--- AIM ---
Your task is to quote, unchanged, only the lines from the one with "band = Part.makeBox(2" through the one with "depsgraph = bpy.context.evaluated_depsgraph_get()", both ends included.

(Records from a data source)
▽
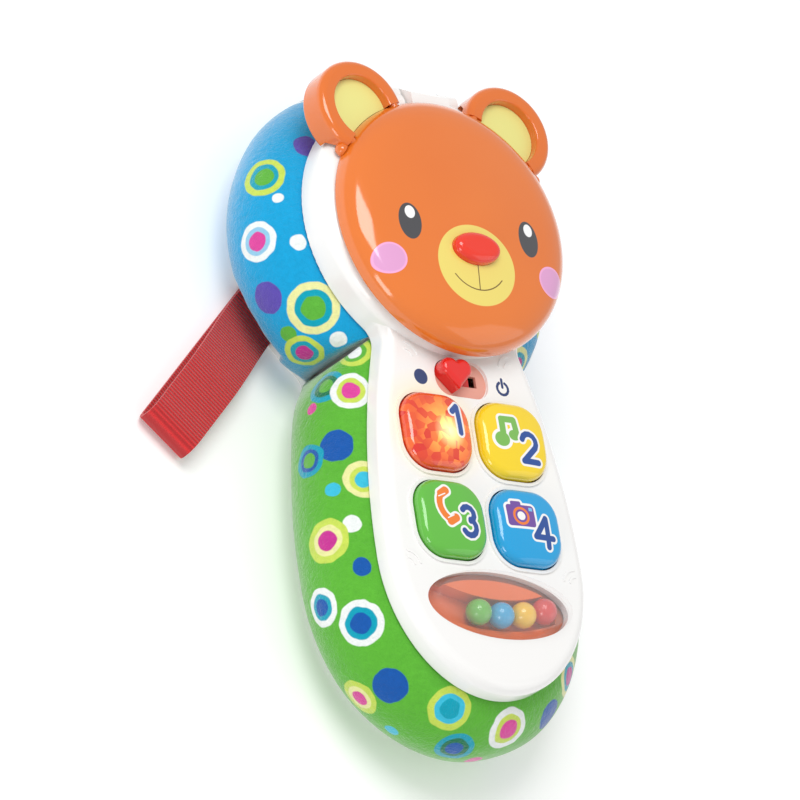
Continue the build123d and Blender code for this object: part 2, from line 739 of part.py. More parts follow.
with BuildPart() as heart_slider:
    lobe = HEART_A / (2 * sqrt(2))
    with BuildSketch(Plane.XY.offset(PANEL_Z - 1.0 + GAP)):
        with Locations((heart_x, SLOT_Y - 0.3)):
            Rectangle(HEART_A, HEART_A, rotation=45)
        with Locations((heart_x - lobe, SLOT_Y + lobe - 0.3), (heart_x + lobe, SLOT_Y + lobe - 0.3)):
            Circle(HEART_A / 2)
    extrude(amount=HEART_TOP - PANEL_Z + 1.0 - GAP)
    fillet(heart_slider.edges().group_by(Axis.Z)[-1], 1.5)
    with BuildSketch(Plane.XY.offset(PANEL_Z - PANEL_T - GAP)):
        with Locations((heart_x, SLOT_Y)):
            Rectangle(4.0, 3.0)
    extrude(amount=2.6)
    with BuildSketch(Plane.XY.offset(PANEL_Z - PANEL_T - GAP)):
        with Locations((heart_x, SLOT_Y)):
            RectangleRounded(15.0, 7.6, 1.5)
    extrude(amount=-1.2)
    with BuildSketch(Plane.XY.offset(PANEL_Z - PANEL_T - GAP - 1.0)):
        with Locations((heart_x, SLOT_Y)):
            Rectangle(4.4, 4.4)
    extrude(amount=-(PANEL_Z - PANEL_T - GAP - 1.0 - SWITCH_TOP - 0.3))
    with BuildSketch(Plane.XY.offset(SWITCH_TOP)):
        with Locations((heart_x, SLOT_Y)):
            Rectangle(2.04, 2.04)
    extrude(amount=2.5, mode=Mode.SUBTRACT)
save(heart_slider, "heart_slider")

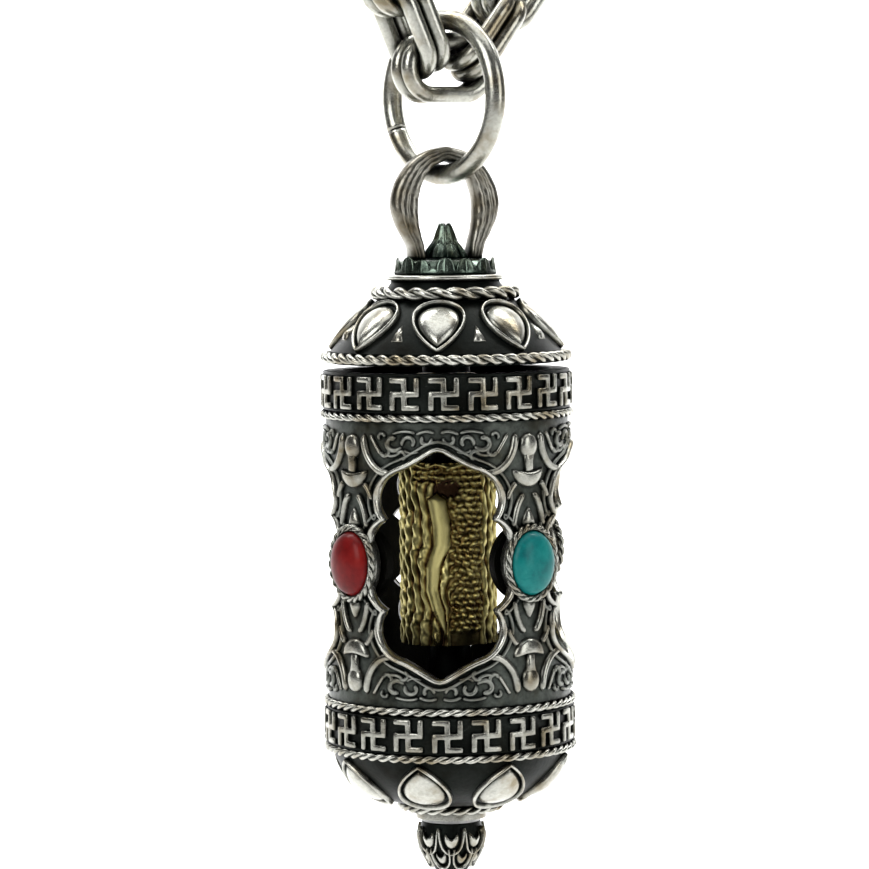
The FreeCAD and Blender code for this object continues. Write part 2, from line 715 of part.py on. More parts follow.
def ornament_outlines():
    """The raised figure above a gem: a bulb and stem on a crescent, two leaves and four strokes."""
    bulb = oval(0.78, 0.9, -5.1)
    stem = polyline([(-0.42, 0, -5.5), (0.42, 0, -5.5), (0.36, 0, -6.95), (-0.36, 0, -6.95)])
    ears = Part.Arc(Vector(-1.35, 0, -6.75), Vector(0, 0, -8.05), Vector(1.35, 0, -6.75)).toShape()
    lid = Part.LineSegment(Vector(1.35, 0, -6.75), Vector(-1.35, 0, -6.75)).toShape()
    crescent = Part.Face(Part.Wire([ears, lid]))
    figure = bulb.fuse([stem, crescent]).removeSplitter()
    leaf = polyline([(-0.6, 0, -10.7), (0.6, 0, -10.7), (0.3, 0, -9.8), (0, 0, -9.35),
                     (-0.3, 0, -9.8)])
    right = [
        stroke((0.4, -8.5), (1.75, -10.75), 0.5),
        stroke((1.15, -7.7), (1.95, -8.8), 0.45),
        stroke((1.25, -4.4), (1.6, -5.7), 0.5),
        stroke((1.95, -6.3), (3.1, -6.9), 0.5),
    ]
    left = [mirrored(face) for face in right]
    return [figure, leaf] + right + left


def spandrel_outlines():
    """Cloud scrolls in the field between a window's head and the ornament beside it."""
    right = [
        hook((3.3, -5.75), 0.7, 0.28, 190, 190),
        hook((2.3, -5.0), 0.5, 0.24, 10, 190),
        hook((1.1, -4.5), 0.5, 0.22, 170, 200),
    ]
    left = [mirrored(face) for face in right]
    return right + left


def pressed(outlines, layer):
    """Each flat outline, carried outward and kept only within the layer."""
    return [prism(face).common(layer) for face in outlines]


def ornaments():
    count = size("window_count")
    angle = size("gem_angle")
    layer = waist_layer(size("ornament_relief"))
    upper = ornament_outlines()
    lower = [turned_over(face) for face in upper]
    keep_clear = prism(window_outline(size("frame_width") + size("lip_gap") + size("lip_width")
                                      + size("ornament_gap")))
    fields = Part.makeCompound(around(keep_clear, count, -angle))
    bezel = bezel_post(FIT)
    figures = []
    for label, outlines in (("upper_ornaments", upper), ("lower_ornaments", lower)):
        raised = [shape.cut(fields).cut(bezel) for shape in pressed(outlines, layer)]
        figure = solids_of(around(solids_of(raised), count, angle))
        feature(label, figure, "barrel_yaw")
        figures.append(figure)
    scrolls = spandrel_outlines()
    scrolls = scrolls + [turned_over(face) for face in scrolls]
    relief = waist_layer(size("scroll_relief"))
    group = solids_of([shape.cut(keep_clear).cut(figures) for shape in pressed(scrolls, relief)])
    feature("spandrel_scrolls", solids_of(around(group, count)), "barrel_yaw")


def barrel_insides():
    turned_piece("upper_plate", ring_profile("bush_radius", "barrel_bore", "plate_low", "plate_high"))
    turned_piece("upper_bush", [
        ("bush_bore", "plate_low"), ("bush_radius", "plate_low"), ("bush_radius", "plate_high"),
        ("bush_flange", "plate_high"), ("bush_flange", "upper_bush_high"),
        ("bush_bore", "upper_bush_high"),
    ])
    turned_piece("floor_plate",
                 ring_profile("bush_radius", "barrel_bore", "floor_plate_low", "floor_plate_high"))
    turned_piece("core_tube",
                 ring_profile("core_tube_bore", "bush_radius", "floor_plate_low", "plate_low"))
    turned_piece("gilt_sleeve",
                 ring_profile("sleeve_bore", "sleeve_radius", "sleeve_low", "sleeve_high"))
    turned_piece("mantra_scroll", ring_profile(
        "bush_radius", "scroll_radius", "sleeve_low + sleeve_inset + sleeve_disc",
        "sleeve_high - sleeve_inset - sleeve_disc"))
    turned_piece("sleeve_top_disc", ring_profile(
        "bush_radius", "sleeve_bore", "sleeve_high - sleeve_inset - sleeve_disc",
        "sleeve_high - sleeve_inset"))
    turned_piece("sleeve_bottom_disc", ring_profile(
        "bush_radius", "sleeve_bore", "sleeve_low + sleeve_inset",
        "sleeve_low + sleeve_inset + sleeve_disc"))


def base():
    turned_piece("base_dome", [
        ("bush_radius", "base_floor"), ("base_floor_radius", "base_floor", "base_bend", 1),
        ("base_edge", "shell_bottom"), ("base_spigot", "shell_bottom"),
        ("base_spigot", "base_spigot_high"), ("base_spigot_inner", "base_spigot_high"),
        ("base_spigot_inner", "shell_bottom - base_inner_lip", "base_inner_bend", 1),
        ("base_inner_floor_radius", "base_inner_floor"), ("bush_radius", "base_inner_floor"),
    ])
    turned_piece("lower_bush", [
        ("bush_bore", "base_flange_low"), ("bush_radius", "base_flange_low"),
        ("bush_radius", "base_inner_floor"), ("bush_flange", "base_inner_floor"),
        ("bush_flange", "lower_bush_high"), ("bush_bore", "lower_bush_high"),
    ])
    turned_piece("base_flange", [
        ("bush_radius", "base_floor"), ("base_neck", "base_floor"), ("base_neck", "base_neck_low"),
        ("base_flange", "base_neck_low"), ("base_flange", "base_flange_low"),
        ("bush_radius", "base_flange_low"),
    ])
    rope("base_rope", "base_rope_radius", "base_rope_wire", "base_rope_height")
    count = size("petal_count")
    relief = size("petal_relief")
    half_step = 180.0 / count
    outline = teardrop(size("base_petal_half_width"), size("base_petal_widest"),
                       size("base_petal_bottom"), size("base_petal_point"))
    boss = shrunk(outline, size("petal_boss_inset"))
    wires = prism(outline).cut(prism(shrunk(outline, size("base_petal_wire"))))
    bosses = around(prism(boss).common(base_layer(relief)), count, half_step)
    crests = around(wires.common(base_layer(relief + size("base_wire_extra"))), count, half_step)
    feature("base_petals", solids_of(bosses), "base_petal_yaw")
    feature("base_petal_wires", solids_of(crests), "base_petal_yaw")


def finial():
    profile = [
        ("axle_radius", "washer_low"), ("finial_neck", "washer_low"),
        ("finial_shoulder", "finial_shoulder_low"), ("finial_waist", "finial_waist_low"),
        ("finial_tip", "finial_tip_low"), ("0", "finial_bottom"), ("0", "axle_low"),
        ("axle_radius", "axle_low"),
    ]
    turned_piece("finial_bud", profile)
    shoulder = (size("finial_shoulder"), size("finial_shoulder_low"))
    waist = (size("finial_waist"), size("finial_waist_low"))
    relief = size("finial_relief")
    skin = revolved([shoulder, (shoulder[0] + relief, shoulder[1]), (waist[0] + relief, waist[1]),
                     waist])
    petal = oval(size("finial_petal_half_width"), size("finial_petal_half_height"),
                 size("finial_petal_centre"))
    band = Part.makeBox(2 * shoulder[0], TOOL_REACH, size("finial_petal_length"),
                        Vector(-shoulder[0], -TOOL_REACH, size("finial_waist_low + finial_petal_low")))
    drops = prism(petal).common(skin).common(band)
    feature("finial_petals", solids_of(around(drops, size("petal_count"))), "cap_yaw")


chain()
jump_ring()
bail()
cap()
crown()
axle()
barrel_shell()
barrel_bands()
window_frames()
gems()
ornaments()
barrel_insides()
base()
finial()

document.recompute()
for item in document.Objects:
    if "Invalid" in item.State or "Error" in item.State:
        raise RuntimeError(f"{item.Label} did not build: {item.State}")
for item in pieces:
    if item.Shape.isNull() or not item.Shape.isValid() or not item.Shape.Solids:
        raise RuntimeError(f"{item.Label} has no valid solid")

os.makedirs("parts", exist_ok=True)
for item in pieces:
    item.Shape.exportStep(f"parts/{item.Label}.step")
    box = item.Shape.BoundBox
    print(f"{item.Label:24s} solids {len(item.Shape.Solids):3d} volume {item.Shape.Volume:9.3f} "
          f"z {box.ZMin:7.2f} to {box.ZMax:7.2f}")
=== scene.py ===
import json
import math

import bmesh
import bpy
import numpy as np
from mathutils import Matrix, Vector
from mathutils.bvhtree import BVHTree


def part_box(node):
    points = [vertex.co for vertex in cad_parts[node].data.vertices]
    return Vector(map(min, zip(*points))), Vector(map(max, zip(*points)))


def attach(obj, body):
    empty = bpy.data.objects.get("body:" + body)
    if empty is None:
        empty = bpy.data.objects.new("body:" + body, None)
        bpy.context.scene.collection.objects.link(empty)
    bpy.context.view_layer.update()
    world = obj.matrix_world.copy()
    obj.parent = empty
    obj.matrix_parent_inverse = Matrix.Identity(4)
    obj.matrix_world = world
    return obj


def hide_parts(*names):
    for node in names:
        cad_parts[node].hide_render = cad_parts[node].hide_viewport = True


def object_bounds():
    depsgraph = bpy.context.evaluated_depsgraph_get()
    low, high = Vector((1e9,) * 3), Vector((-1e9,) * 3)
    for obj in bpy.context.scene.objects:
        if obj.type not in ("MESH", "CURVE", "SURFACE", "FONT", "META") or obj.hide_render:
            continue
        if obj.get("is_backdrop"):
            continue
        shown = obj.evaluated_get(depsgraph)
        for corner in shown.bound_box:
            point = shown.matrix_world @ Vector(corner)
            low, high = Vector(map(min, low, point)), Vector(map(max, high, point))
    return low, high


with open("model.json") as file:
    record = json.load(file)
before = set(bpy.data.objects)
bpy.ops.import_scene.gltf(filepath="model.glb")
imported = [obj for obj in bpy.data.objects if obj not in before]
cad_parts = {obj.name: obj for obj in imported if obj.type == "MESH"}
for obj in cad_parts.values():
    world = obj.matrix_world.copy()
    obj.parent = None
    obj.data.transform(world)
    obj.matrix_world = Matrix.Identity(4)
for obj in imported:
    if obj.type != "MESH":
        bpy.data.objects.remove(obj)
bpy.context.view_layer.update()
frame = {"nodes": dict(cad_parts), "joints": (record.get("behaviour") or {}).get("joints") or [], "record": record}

# TWIST is how far a strand sits from the middle of a twisted wire, as a share of the wire's radius.
# Shapes are worked out in millimetres, with heights counted from the barrel's top rim.
MM = 0.001
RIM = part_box("barrel_shell")[1].z
TWIST = 0.48
YAW = math.radians(-4.4)
BAND_YAW = math.radians(-1.3)
BASE_YAW = math.radians(7)
BAIL_YAW = math.radians(22)
WINDOWS = 4
PETALS = 8
rng = np.random.default_rng(7)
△
--- OUTPUT FOR THIS TASK ---
    band = Part.makeBox(2 * shoulder[0], TOOL_REACH, size("finial_petal_length"),
                        Vector(-shoulder[0], -TOOL_REACH, size("finial_waist_low + finial_petal_low")))
    drops = prism(petal).common(skin).common(band)
    feature("finial_petals", solids_of(around(drops, size("petal_count"))), "cap_yaw")


chain()
jump_ring()
bail()
cap()
crown()
axle()
barrel_shell()
barrel_bands()
window_frames()
gems()
ornaments()
barrel_insides()
base()
finial()

document.recompute()
for item in document.Objects:
    if "Invalid" in item.State or "Error" in item.State:
        raise RuntimeError(f"{item.Label} did not build: {item.State}")
for item in pieces:
    if item.Shape.isNull() or not item.Shape.isValid() or not item.Shape.Solids:
        raise RuntimeError(f"{item.Label} has no valid solid")

os.makedirs("parts", exist_ok=True)
for item in pieces:
    item.Shape.exportStep(f"parts/{item.Label}.step")
    box = item.Shape.BoundBox
    print(f"{item.Label:24s} solids {len(item.Shape.Solids):3d} volume {item.Shape.Volume:9.3f} "
          f"z {box.ZMin:7.2f} to {box.ZMax:7.2f}")
=== scene.py ===
import json
import math

import bmesh
import bpy
import numpy as np
from mathutils import Matrix, Vector
from mathutils.bvhtree import BVHTree


def part_box(node):
    points = [vertex.co for vertex in cad_parts[node].data.vertices]
    return Vector(map(min, zip(*points))), Vector(map(max, zip(*points)))


def attach(obj, body):
    empty = bpy.data.objects.get("body:" + body)
    if empty is None:
        empty = bpy.data.objects.new("body:" + body, None)
        bpy.context.scene.collection.objects.link(empty)
    bpy.context.view_layer.update()
    world = obj.matrix_world.copy()
    obj.parent = empty
    obj.matrix_parent_inverse = Matrix.Identity(4)
    obj.matrix_world = world
    return obj


def hide_parts(*names):
    for node in names:
        cad_parts[node].hide_render = cad_parts[node].hide_viewport = True


def object_bounds():
    depsgraph = bpy.context.evaluated_depsgraph_get()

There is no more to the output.